Consider the story about concussions in football which interviewed only white mothers and made no mention of the racial implications of sports recruiting and economic opportunity.
Consider the story about wine moms, which painted women in pain—specifically, millennials—as somehow frivolous.
Additionally, more and more, it’s a remote higher-up that’s calling the shots, rather than the mid-level managers at local TV news stations. That means that the decisions about what to cover, when to air it, and what the slant may be are all in the hands of someone like, say, a Trump-backing company in Baltimore.
Consider a story reported by the New York Times following the Sinclair acquisition of Seattle’s KOMO News (where I worked in 2013):
KOMO journalists were surprised in January when, at a morning planning meeting, they received what they considered an unusual request. The station’s news director, who normally avoided overtly political stories, instructed his staff to look into an online ad that seemed to be recruiting paid protesters for President Trump’s inauguration. Right-leaning media organizations had seized on the ad, which was later revealed as a hoax, as proof of coordinated efforts by the left to subvert Mr. Trump.
Only after reporters had left the room did they learn the origin of the assignment, two of them said: The order had come down from Sinclair.
Seattle is, of course, a city with a decades-long history of protests—and often, even the whiff of a protest will send news choppers into the air over downtown.
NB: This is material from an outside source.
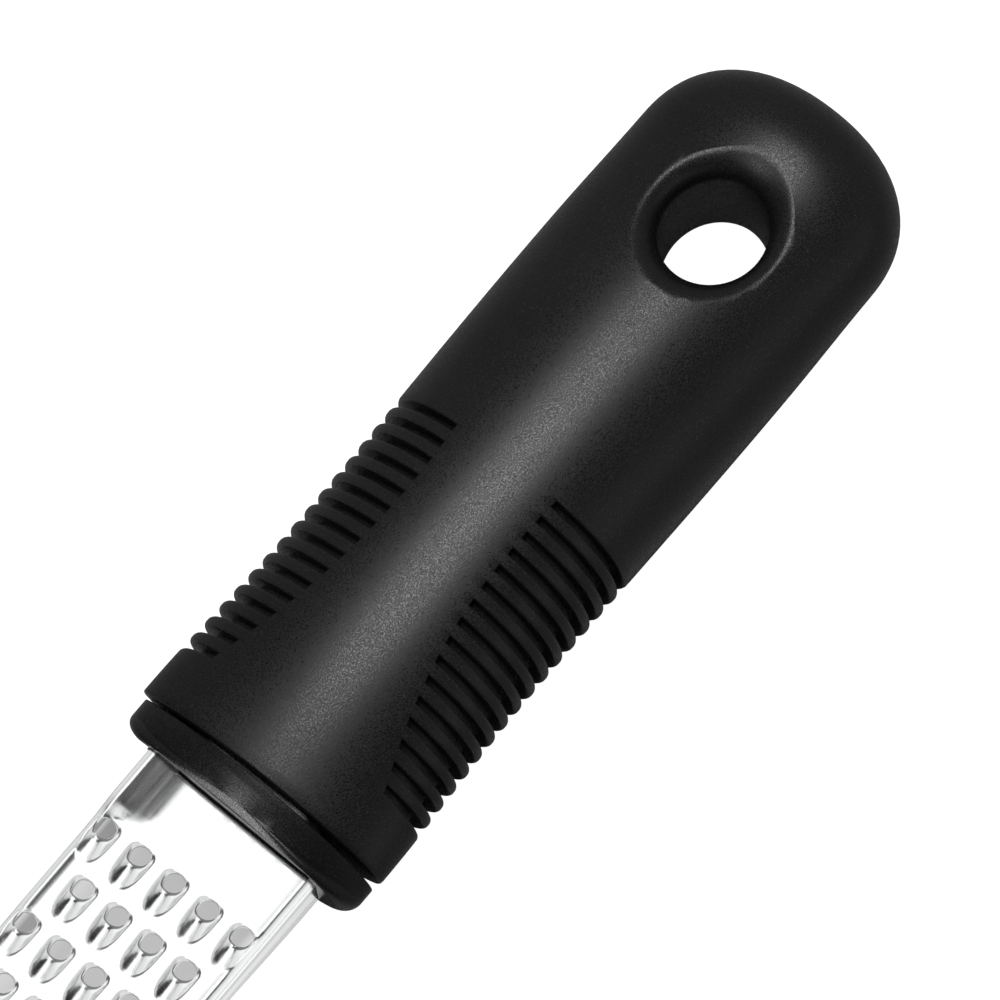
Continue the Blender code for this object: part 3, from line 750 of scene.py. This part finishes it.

Breathless coverage of local protests combine all of the parts that fuel local news—traffic reports, potential property damage, vox pops of concerned parents, and a collective chance to scowl at radicals.
But paid protesters? That’s not something that local station managers would typically care much about—nor is it something that the average viewer would necessarily need to know.
Tonight at 11, This Problem is Getting Worse
Cable news tends to receive the bulk of the attention with regard to media criticism—and for good reason. Stations like Fox continue to be hugely influential and persuasive. What people see on these stations impacts their behavior.
But the consolidation of news stations—and thus, the concentration of messaging—has the potential to be extremely detrimental as other local news outlets, like daily papers, independent weeklies, and public radio are all fighting desperately to stay afloat.
More and more, the 11 o’clock news is the go-to for breaking alerts, weather, traffic, and a window into what we should all care about. And more and more, it’s being decided by just a handful of very wealthy, very conservative individuals.
This concentration of the market isn’t an accident—it’s the goal. The FCC has made it easier than ever for news corporations like Sinclair to snap up local stations and, as a result, run their own programing during prime dayparts. This is exactly what they (and their lobbyists) are pushing for; Sinclair spokespeople have noted that they would ideally reach 90% market saturation.
Consolidation of news has the potential to be more insidious than Russian Facebook pages, MagaPill.com, or even documented shift of Fox News further to the right because unlike these other notably partisan sites, TV news is viewed as neutral and trustworthy. Whereas viewers may double-check their sources when a link comes from Breitbart, they are more likely to assume the truth from their local CBS affiliate.
However, it’s also not avoidable—it just requires news consumers to change their behavior.
That might mean abstaining from sharing stories from local news stations that are owned by Sinclair, or ceasing to watch the nightly news. It might mean taking steps to encourage advertisers to avoid buying time on those stations and supporting local journalism that isn’t attached to a larger corporation and doesn’t take part in questionable coverage—whether that’s a non-profit model or a for-profit outfit that actively pursues more diverse, comprehensive coverage of issues. It might mean talking to your family about where they go for their news and where else they might consider.
It also might mean larger, more systemic changes, like reforming campaign finance laws to cap spending on TV news ads and voting for lawmakers who support stronger consumer protections against monopolies at the Federal level.
Though fake news absolutely presents a threat to information and the education of the American voting body, real news, willfully misapplied or wrongfully deployed, is just as much a danger. As part of our collective hunt for greater media literacy, it seems important to look to the more innocent, more trusted outlets, as well, and ask what is (and is not) being fed directly into our homes and how it makes us see the world.